Another informational video advertised further innovation driven by this same use of technology for mobilizing political fervor. One tech company, under the Institute for Applied Autonomy, developed text messaging software designed to send mass text messages to many people at once. The concept is that demonstrators can more quickly organize in an urban setting if they are in contact via text message.
One highlight of the evening was a play on the “Lord of the Rings” film series. As scenes from the film play, subtitles interpret their deeper meaning. Both takeoffs were created by the Stolen Collective and one, entitled “The Fellowship of the Ring of Free Trade,” pitted Noam Chomsky (Gandolf) against NAFTA and the WTO (the Dark Lord and the Ring, respectively).

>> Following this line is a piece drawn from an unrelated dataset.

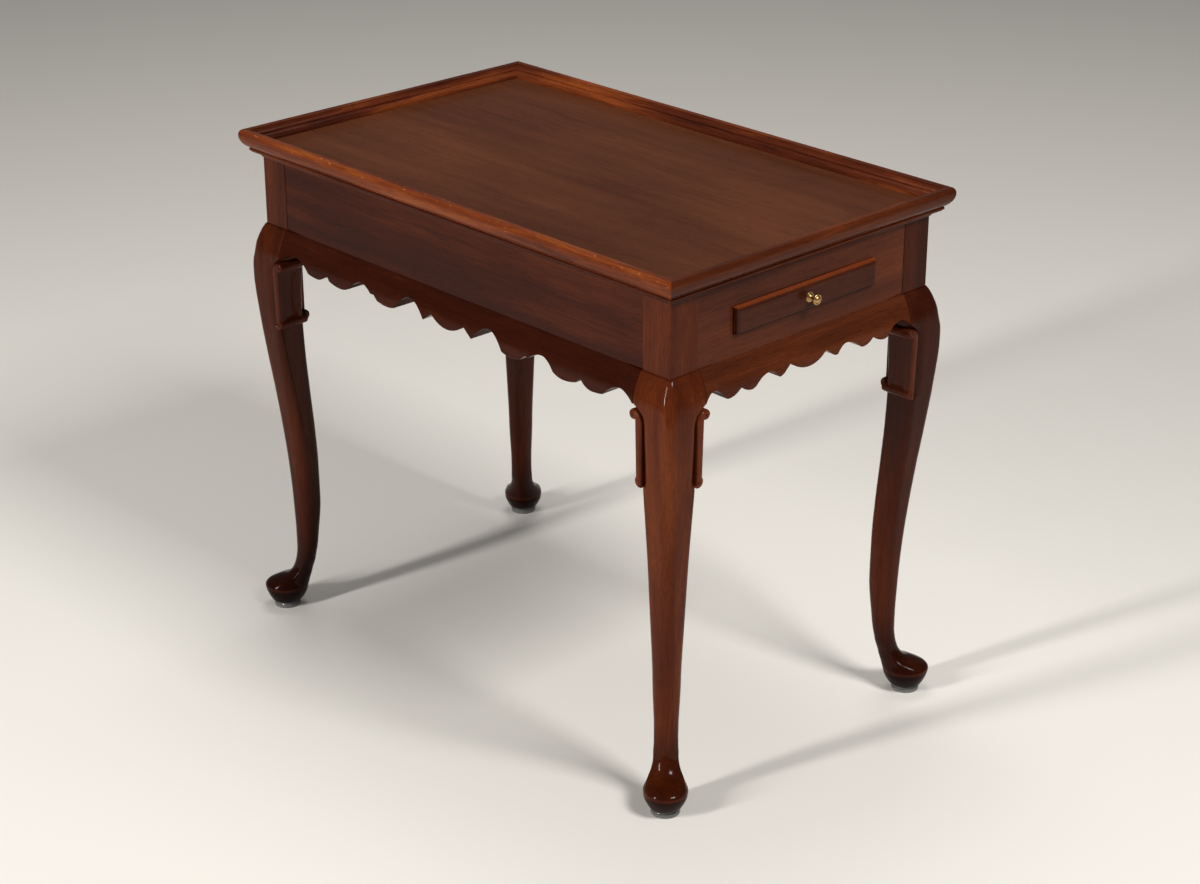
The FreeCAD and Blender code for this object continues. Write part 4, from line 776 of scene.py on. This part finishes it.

The second, “The Twin Towers,” featured the heroic Anarchist (Aragon) and fearless activists (the hobbits).
Overall, many disorganized montages allowed amateur filmmakers to release their pent up liberal zealousness. While often the films might appear incoherent and poorly edited—one that stood out in particular was a clip of a man in an ambiguous animal costume shouting to visitors at the 2005 presidential inauguration---they were fresh and a clear break from the mainstream. Though the scattered selection eschewed the finesse of commercial filmmaking, the festival nevertheless stood steadfastly by the pure punk spirit of Beibin’s vision.